# GOAL
Render the following material again verbatim, leaving nothing out.
==============================
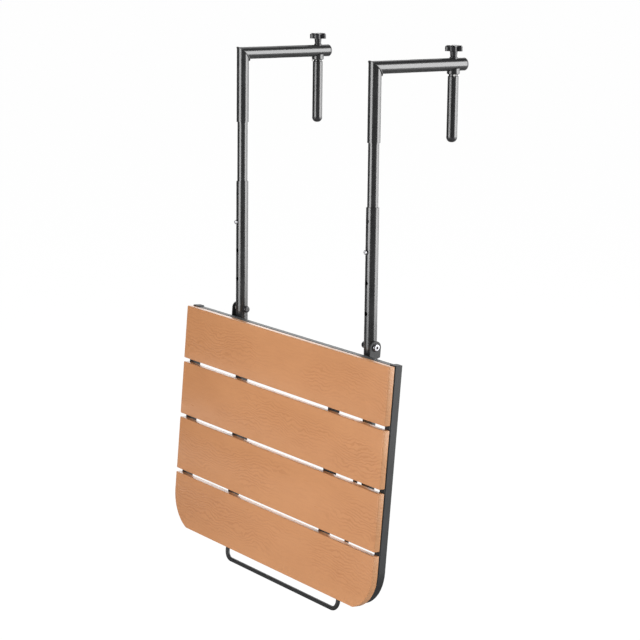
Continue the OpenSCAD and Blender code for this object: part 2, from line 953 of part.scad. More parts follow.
// Wire brace: one rod bent into a U, with its ends turned out through the posts

module brace_half() {
    leg_top = -brace_pivot_bend_r;
    leg_low = -brace_l + brace_bend_r;
    translate([brace_leg_x + brace_pivot_bend_r, 0, 0])
        rotate([0, 90, 0])
            rod(brace_end_x - brace_leg_x - brace_pivot_bend_r);
    translate([brace_leg_x, 0, leg_top]) rod_bend(brace_pivot_bend_r);
    translate([brace_leg_x, 0, leg_low]) rod(leg_top - leg_low);
    translate([brace_leg_x, 0, leg_low]) rotate([0, 180, 0]) rod_bend(brace_bend_r);
    translate([0, 0, -brace_l]) rotate([0, 90, 0]) rod(brace_leg_x - brace_bend_r);
}

module brace_wire() {
    color(dark_steel)
        on_brace() {
            brace_half();
            mirror([1, 0, 0]) brace_half();
        }
}

module push_cap(side) {
    color(plastic)
        at_post(side)
            translate([tube_r + push_cap_gap, 0, brace_z])
                rotate([0, 90, 0])
                    difference() {
                        translate([0, 0, push_cap_l])
                            mirror([0, 0, 1])
                                rotate_extrude() dome_half(push_cap_d / 2, push_cap_l, push_cap_r);
                        translate([0, 0, -cut])
                            cylinder(d = brace_d, h = push_cap_l - cap_wall + cut);
                    }
}

upright(LEFT);  // left_upright
upright(RIGHT);  // right_upright
arm(LEFT);  // left_arm
arm(RIGHT);  // right_arm
arm_cap(LEFT);  // left_arm_cap
arm_cap(RIGHT);  // right_arm_cap
inner_tube(LEFT);  // left_inner_tube
inner_tube(RIGHT);  // right_inner_tube
snap_spring(LEFT);  // left_snap_spring
snap_spring(RIGHT);  // right_snap_spring
snap_button(LEFT);  // left_snap_button
snap_button(RIGHT);  // right_snap_button
saddle_collar(LEFT);  // left_saddle_collar
saddle_collar(RIGHT);  // right_saddle_collar
clamp_tube(LEFT);  // left_clamp_tube
clamp_tube(RIGHT);  // right_clamp_tube
clamp_foot(LEFT);  // left_clamp_foot
clamp_foot(RIGHT);  // right_clamp_foot
clamp_nut(LEFT);  // left_clamp_nut
clamp_nut(RIGHT);  // right_clamp_nut
saddle_washer(LEFT);  // left_saddle_washer
saddle_washer(RIGHT);  // right_saddle_washer
knob(LEFT);  // left_knob
knob(RIGHT);  // right_knob
clamp_screw(LEFT);  // left_clamp_screw
clamp_screw(RIGHT);  // right_clamp_screw
lower_tube(LEFT);  // left_lower_tube
lower_tube(RIGHT);  // right_lower_tube
tube_plug(LEFT);  // left_tube_plug
tube_plug(RIGHT);  // right_tube_plug
hinge_bolt(LEFT);  // left_hinge_bolt
hinge_bolt(RIGHT);  // right_hinge_bolt
hinge_washer(LEFT);  // left_hinge_washer
hinge_washer(RIGHT);  // right_hinge_washer
cap_nut(LEFT);  // left_cap_nut
cap_nut(RIGHT);  // right_cap_nut
frame_hoop();
top_rail();
inner_bar(LEFT);  // left_inner_bar
inner_bar(RIGHT);  // right_inner_bar
end_cap(LEFT);  // left_end_cap
end_cap(RIGHT);  // right_end_cap
hinge_ear(LEFT);  // left_hinge_ear
hinge_ear(RIGHT);  // right_hinge_ear
brace_seat(LEFT);  // left_brace_seat
brace_seat(RIGHT);  // right_brace_seat
slat(0);  // slat_1
slat(1);  // slat_2
slat(2);  // slat_3
slat(3);  // slat_4
slat_screws();
brace_wire();
push_cap(LEFT);  // left_push_cap
push_cap(RIGHT);  // right_push_cap
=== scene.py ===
"""Looks of a folding bar table that hangs on a balcony railing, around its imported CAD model."""

import json
import logging
import math
from dataclasses import dataclass, field
from enum import Enum
from typing import Callable, Iterable, Optional, Union

import bmesh
import bpy
from mathutils import Matrix, Vector


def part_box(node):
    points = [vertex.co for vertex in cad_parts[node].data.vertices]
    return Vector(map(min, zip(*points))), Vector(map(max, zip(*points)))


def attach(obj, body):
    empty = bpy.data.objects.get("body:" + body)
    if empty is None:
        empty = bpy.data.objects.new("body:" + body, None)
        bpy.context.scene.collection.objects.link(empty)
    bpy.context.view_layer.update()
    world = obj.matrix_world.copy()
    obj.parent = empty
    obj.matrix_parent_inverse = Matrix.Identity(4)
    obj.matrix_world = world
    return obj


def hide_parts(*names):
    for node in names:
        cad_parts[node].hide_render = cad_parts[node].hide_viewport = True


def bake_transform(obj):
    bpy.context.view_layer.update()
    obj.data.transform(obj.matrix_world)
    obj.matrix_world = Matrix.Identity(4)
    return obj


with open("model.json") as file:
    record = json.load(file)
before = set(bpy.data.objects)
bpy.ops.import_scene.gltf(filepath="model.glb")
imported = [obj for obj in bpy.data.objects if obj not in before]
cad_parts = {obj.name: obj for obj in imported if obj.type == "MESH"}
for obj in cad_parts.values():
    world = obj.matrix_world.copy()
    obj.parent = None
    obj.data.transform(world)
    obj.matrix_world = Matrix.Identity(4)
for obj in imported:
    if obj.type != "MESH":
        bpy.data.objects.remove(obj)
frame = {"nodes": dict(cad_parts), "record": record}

log = logging.getLogger("railing_table")

Point = tuple[float, float, float]
Colour = tuple[float, float, float]
Range = tuple[float, float]
Shape = bmesh.types.BMesh
Edge = bmesh.types.BMEdge
Face = bmesh.types.BMFace
Piece = bpy.types.Object
Material = bpy.types.Material

MM = 0.001
TINY = 1e-6  # two places nearer to each other than this are the same
MERGE = 1e-7  # points nearer to each other than this become one
LEVEL = 0.99  # a face is level where its normal's Z is above this
WHITE = (1.0, 1.0, 1.0)

# Sockets of a Mix node that blends colours
MIX_FACTOR, MIX_FIRST, MIX_SECOND, MIX_RESULT = 0, 6, 7, 2


class Side(Enum):
    """The two mirrored halves of the table, with the sign of their X."""

    LEFT = -1
    RIGHT = 1

    @property
    def prefix(self) -> str:
        """The first word of this side's node names."""
        return self.name.lower()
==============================
# COMPLETED EXERCISE
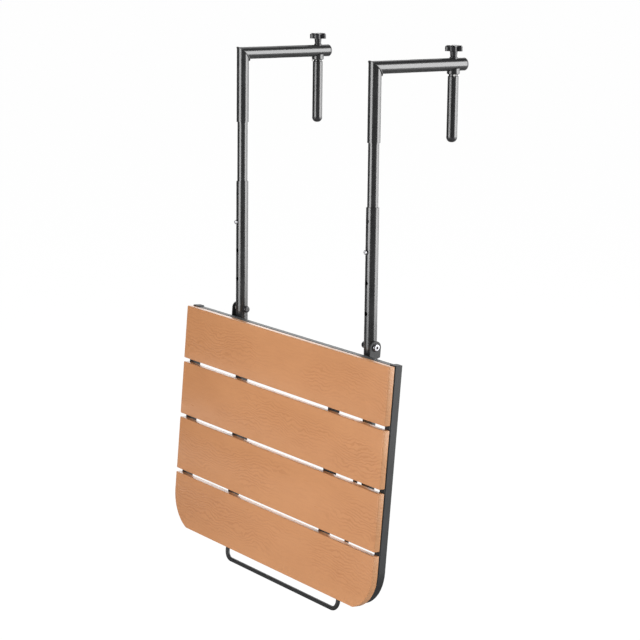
Continue the OpenSCAD and Blender code for this object: part 2, from line 953 of part.scad. More parts follow.
// Wire brace: one rod bent into a U, with its ends turned out through the posts

module brace_half() {
    leg_top = -brace_pivot_bend_r;
    leg_low = -brace_l + brace_bend_r;
    translate([brace_leg_x + brace_pivot_bend_r, 0, 0])
        rotate([0, 90, 0])
            rod(brace_end_x - brace_leg_x - brace_pivot_bend_r);
    translate([brace_leg_x, 0, leg_top]) rod_bend(brace_pivot_bend_r);
    translate([brace_leg_x, 0, leg_low]) rod(leg_top - leg_low);
    translate([brace_leg_x, 0, leg_low]) rotate([0, 180, 0]) rod_bend(brace_bend_r);
    translate([0, 0, -brace_l]) rotate([0, 90, 0]) rod(brace_leg_x - brace_bend_r);
}

module brace_wire() {
    color(dark_steel)
        on_brace() {
            brace_half();
            mirror([1, 0, 0]) brace_half();
        }
}

module push_cap(side) {
    color(plastic)
        at_post(side)
            translate([tube_r + push_cap_gap, 0, brace_z])
                rotate([0, 90, 0])
                    difference() {
                        translate([0, 0, push_cap_l])
                            mirror([0, 0, 1])
                                rotate_extrude() dome_half(push_cap_d / 2, push_cap_l, push_cap_r);
                        translate([0, 0, -cut])
                            cylinder(d = brace_d, h = push_cap_l - cap_wall + cut);
                    }
}

upright(LEFT);  // left_upright
upright(RIGHT);  // right_upright
arm(LEFT);  // left_arm
arm(RIGHT);  // right_arm
arm_cap(LEFT);  // left_arm_cap
arm_cap(RIGHT);  // right_arm_cap
inner_tube(LEFT);  // left_inner_tube
inner_tube(RIGHT);  // right_inner_tube
snap_spring(LEFT);  // left_snap_spring
snap_spring(RIGHT);  // right_snap_spring
snap_button(LEFT);  // left_snap_button
snap_button(RIGHT);  // right_snap_button
saddle_collar(LEFT);  // left_saddle_collar
saddle_collar(RIGHT);  // right_saddle_collar
clamp_tube(LEFT);  // left_clamp_tube
clamp_tube(RIGHT);  // right_clamp_tube
clamp_foot(LEFT);  // left_clamp_foot
clamp_foot(RIGHT);  // right_clamp_foot
clamp_nut(LEFT);  // left_clamp_nut
clamp_nut(RIGHT);  // right_clamp_nut
saddle_washer(LEFT);  // left_saddle_washer
saddle_washer(RIGHT);  // right_saddle_washer
knob(LEFT);  // left_knob
knob(RIGHT);  // right_knob
clamp_screw(LEFT);  // left_clamp_screw
clamp_screw(RIGHT);  // right_clamp_screw
lower_tube(LEFT);  // left_lower_tube
lower_tube(RIGHT);  // right_lower_tube
tube_plug(LEFT);  // left_tube_plug
tube_plug(RIGHT);  // right_tube_plug
hinge_bolt(LEFT);  // left_hinge_bolt
hinge_bolt(RIGHT);  // right_hinge_bolt
hinge_washer(LEFT);  // left_hinge_washer
hinge_washer(RIGHT);  // right_hinge_washer
cap_nut(LEFT);  // left_cap_nut
cap_nut(RIGHT);  // right_cap_nut
frame_hoop();
top_rail();
inner_bar(LEFT);  // left_inner_bar
inner_bar(RIGHT);  // right_inner_bar
end_cap(LEFT);  // left_end_cap
end_cap(RIGHT);  // right_end_cap
hinge_ear(LEFT);  // left_hinge_ear
hinge_ear(RIGHT);  // right_hinge_ear
brace_seat(LEFT);  // left_brace_seat
brace_seat(RIGHT);  // right_brace_seat
slat(0);  // slat_1
slat(1);  // slat_2
slat(2);  // slat_3
slat(3);  // slat_4
slat_screws();
brace_wire();
push_cap(LEFT);  // left_push_cap
push_cap(RIGHT);  // right_push_cap
=== scene.py ===
"""Looks of a folding bar table that hangs on a balcony railing, around its imported CAD model."""

import json
import logging
import math
from dataclasses import dataclass, field
from enum import Enum
from typing import Callable, Iterable, Optional, Union

import bmesh
import bpy
from mathutils import Matrix, Vector


def part_box(node):
    points = [vertex.co for vertex in cad_parts[node].data.vertices]
    return Vector(map(min, zip(*points))), Vector(map(max, zip(*points)))


def attach(obj, body):
    empty = bpy.data.objects.get("body:" + body)
    if empty is None:
        empty = bpy.data.objects.new("body:" + body, None)
        bpy.context.scene.collection.objects.link(empty)
    bpy.context.view_layer.update()
    world = obj.matrix_world.copy()
    obj.parent = empty
    obj.matrix_parent_inverse = Matrix.Identity(4)
    obj.matrix_world = world
    return obj


def hide_parts(*names):
    for node in names:
        cad_parts[node].hide_render = cad_parts[node].hide_viewport = True


def bake_transform(obj):
    bpy.context.view_layer.update()
    obj.data.transform(obj.matrix_world)
    obj.matrix_world = Matrix.Identity(4)
    return obj


with open("model.json") as file:
    record = json.load(file)
before = set(bpy.data.objects)
bpy.ops.import_scene.gltf(filepath="model.glb")
imported = [obj for obj in bpy.data.objects if obj not in before]
cad_parts = {obj.name: obj for obj in imported if obj.type == "MESH"}
for obj in cad_parts.values():
    world = obj.matrix_world.copy()
    obj.parent = None
    obj.data.transform(world)
    obj.matrix_world = Matrix.Identity(4)
for obj in imported:
    if obj.type != "MESH":
        bpy.data.objects.remove(obj)
frame = {"nodes": dict(cad_parts), "record": record}

log = logging.getLogger("railing_table")

Point = tuple[float, float, float]
Colour = tuple[float, float, float]
Range = tuple[float, float]
Shape = bmesh.types.BMesh
Edge = bmesh.types.BMEdge
Face = bmesh.types.BMFace
Piece = bpy.types.Object
Material = bpy.types.Material

MM = 0.001
TINY = 1e-6  # two places nearer to each other than this are the same
MERGE = 1e-7  # points nearer to each other than this become one
LEVEL = 0.99  # a face is level where its normal's Z is above this
WHITE = (1.0, 1.0, 1.0)

# Sockets of a Mix node that blends colours
MIX_FACTOR, MIX_FIRST, MIX_SECOND, MIX_RESULT = 0, 6, 7, 2


class Side(Enum):
    """The two mirrored halves of the table, with the sign of their X."""

    LEFT = -1
    RIGHT = 1

    @property
    def prefix(self) -> str:
        """The first word of this side's node names."""
        return self.name.lower()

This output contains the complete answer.